São Paulo. O filme argentino “Paulina” é baseado numa incômoda e original produção de 1960, na qual a hoje veterana Mirtha Legrand encarnava uma jovem professora da elite portenha que, contra a vontade do pai, resolve dar aulas num subúrbio de Buenos Aires. Ali, é estuprada pelos próprios alunos e tem uma reação surpreendente: resolve enfrentar a família, o noivo e a Igreja, desculpando os criminosos e mantendo a gravidez que resulta do ato.
Na época, a produção de tom televisivo tinha por objetivo criticar o conservadorismo dos costumes e o lugar restrito ao qual as mulheres estavam limitadas na sociedade. Nas mãos agora do cineasta Santiago Mitre, o filme vira um suspense sociológico em que esses temas seguem presentes, só que de forma atualizada.
A produção, porém, está longe de fechar-se em um panfleto de foco limitado. O diretor de “O Estudante” (2011) joga luz também em outras características. Uma delas é o enigmático universo psicológico que faz com que Paulina (Dolores Fonzi) reaja dessa maneira. Como no filme original, ela também desculpa seus agressores e sai em busca de alguma justificativa cultural para entender a monstruosidade que sofreu. A outra proposta do diretor é discutir o que ocorre numa determinada zona fronteiriça na América do Sul.
Se o filme original se passava em Buenos Aires, este se traslada ao norte do país, a província de Misiones, que tem limites com o Brasil e o Paraguai. Aí, a produção revela um espaço multicultural, mas aonde o Estado não chega. Trata-se de uma terra-sem-lei, onde as instituições ditas civilizadas não têm força para instalar-se e a autoridade ainda se impõe de acordo com uma lógica ancestral e, portanto, machista.
Paulina parece transitar atordoada por não entender as regras dali e a mescla de idiomas que escuta. Enquanto o espanhol oficial é falado na superfície do cotidiano, é em guarani que se fazem as piadas, que se verbalizam o assédio e a burla, e com o qual os adolescentes mestiços atacam, de forma velada e raivosa, a branca forasteira.
Paulina então percebe que o único sentido de pertencimento que eles têm não é a um país ou território, mas a um grupo e sua lógica: a da patota (nome original do filme).

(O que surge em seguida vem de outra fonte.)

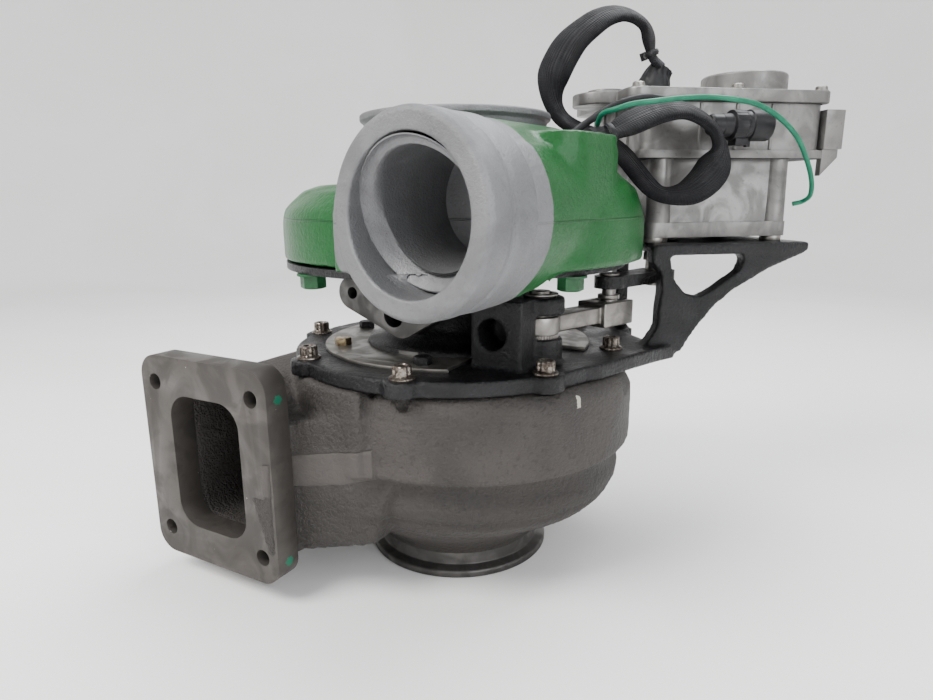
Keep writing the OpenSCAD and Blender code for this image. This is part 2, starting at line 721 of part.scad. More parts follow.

A partir daí, sob pressão do pai e do namorado, que querem dar um jeito na situação, castigando os estupradores, Paulina se questiona como é possível aplicar a justiça civilizada num território como aquele.
Prefere acreditar que a educação oferece uma saída mais eficiente, embora se convença de que isso não é possível a curto prazo. Contra toda a suposta lógica de uma mulher branca, de elite portenha e com recursos, ela não tenta fugir do problema e não corre para uma clínica de aborto em Buenos Aires, mas, sim, prefere mergulhar no problema.
O filme pode irritar o feminismo engajado ao tentar oferecer algum tipo de justificativa e de contexto ao crime perpetrado contra Paulina. Por outro lado, oferece um espaço de reflexão sobre esses territórios esquecidos e afastados dos grandes centros do continente, onde o Estado falha e a falta de educação perpetua brutalidades.
Outras estreias
As estreias da semana ainda incluem “Como Eu Era Antes de Você”, baseado no livro de Jojo Moyes; “Elvis & Nixon”, sobre o encontro entre o rei do rock e o presidente americano; o brasileiro “Mundo Deserto de Almas Negras”; nova versão de “As Tartarugas Ninjas – Fora das Sombras” e “Tini – Depois de Violetta”, baseado na série da Disney Channel.